Edit: Incidentally, you don't need the ampersands in front of the function names in the initializer list. In C, a function name in that context decays to a pointer to the function.
It works if you cast them
processor_t Ps[] = {(processor_t)processA, (processor_t)processB};
By the way, if your code is ridden with this type of things and switch's all over the place to figure out which function you need to call, you might want to take a look at object oriented programming. I personally don't like it much (especially C++...), but it does make a good job removing this kind of code with virtual inheritance.
This can be done without casts by using a union:
typedef struct A A;
typedef struct B B;
void processA(A *);
void processB(B *);
typedef union { void (*A)(A *); void (*B)(B *); } U;
U Ps[] = { {.A = processA}, {.B = processB} };
int main(void)
{
Ps[0].A(0); // 0 used for example; normally you would supply a pointer to an A.

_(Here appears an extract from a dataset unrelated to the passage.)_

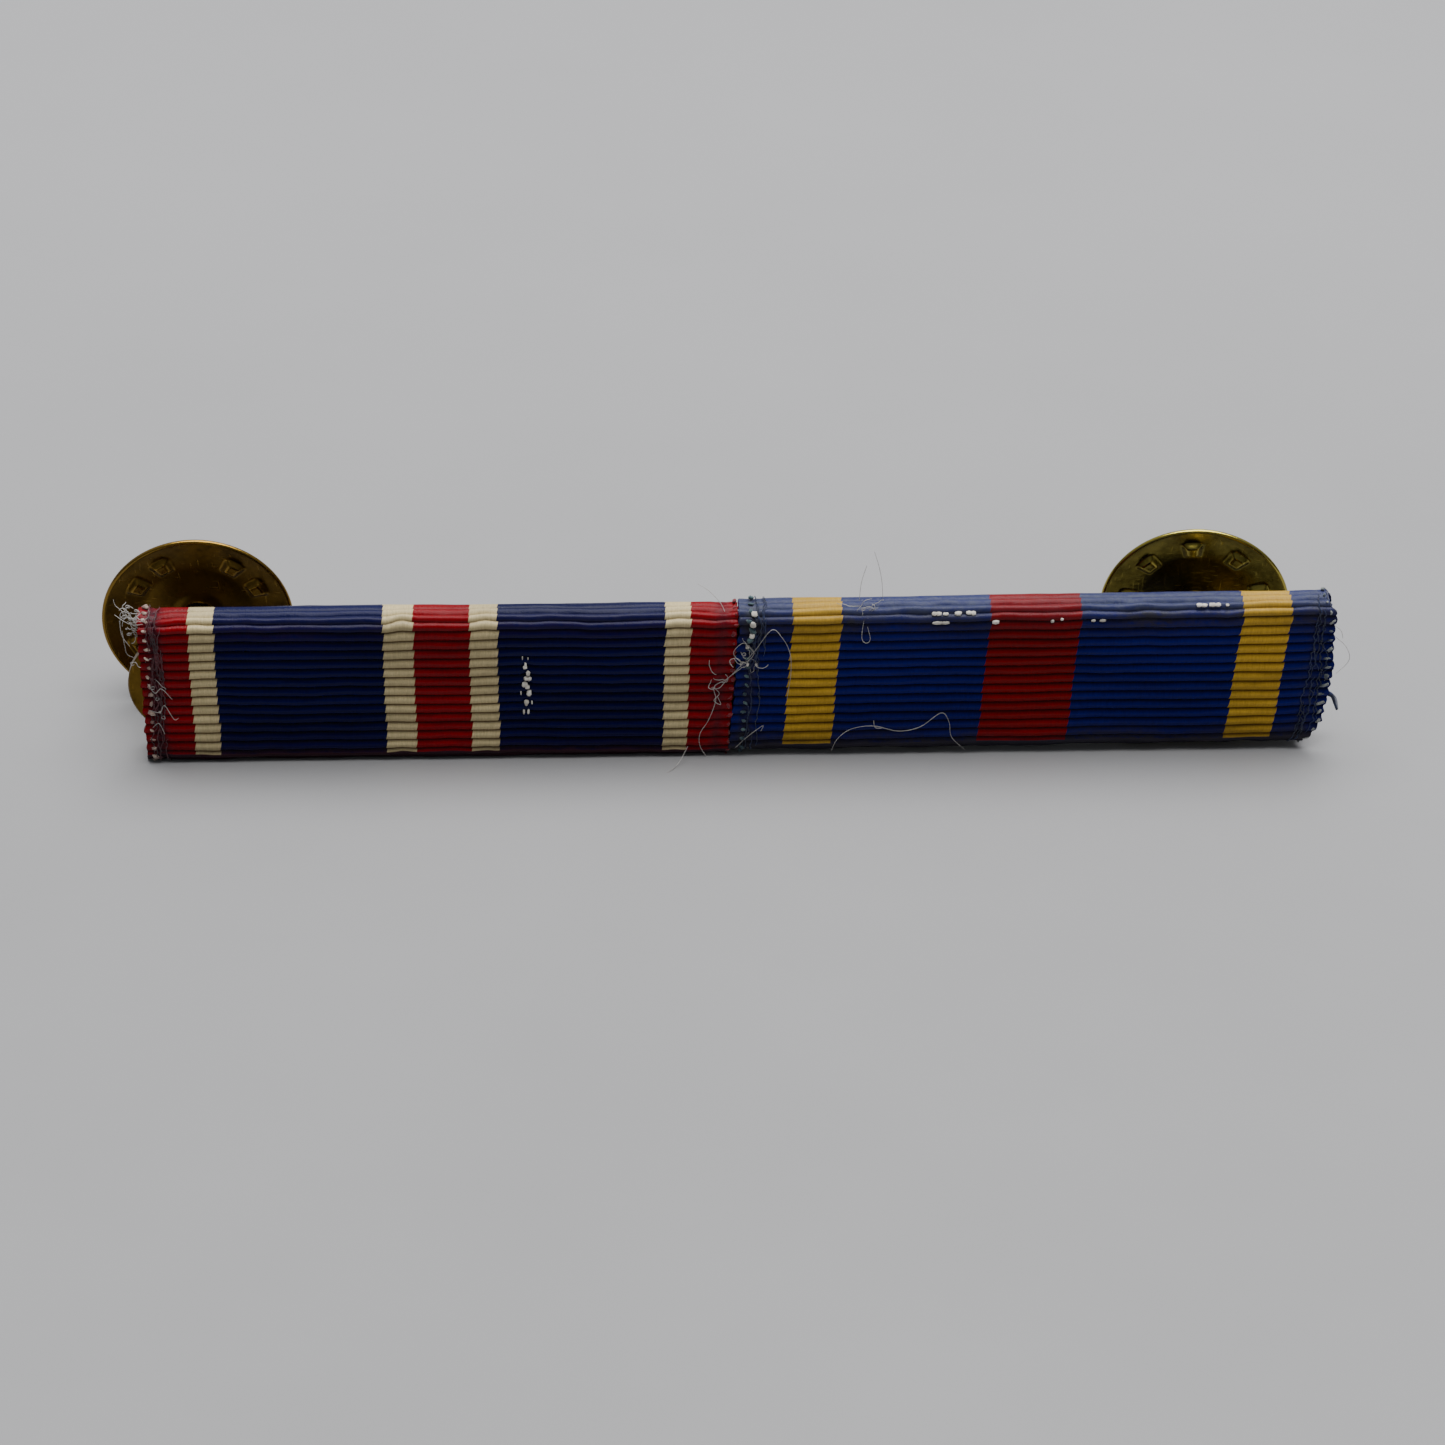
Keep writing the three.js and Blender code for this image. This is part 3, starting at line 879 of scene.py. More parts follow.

Ps[1].B(0); // 0 used for example; normally you would supply a pointer to a B.
return 0;
}
You must call the function using the correct member name; this method only allows you to store one pointer or the other in each array element, not to perform weird function aliasing.
Another alternative is to use proxy functions that do have the type needed when calling with a parameter that is a pointer to char and that call the actual function with its proper type:
typedef struct A A;
typedef struct B B;
void processA(A *);
void processB(B *);
typedef void (*processor_t)();
void processAproxy(char *A) { processA(A); }
void processBproxy(char *B) { processB(B); }
processor_t Ps[] = { processAproxy, processBproxy };
int main(void)
{
char *a = (char *) address of some A object;
char *b = (char *) address of some B object;
Ps[0](a);
Ps[1](b);
return 0;
}
I used char * above since you stated you are using it, but I would generally prefer void *.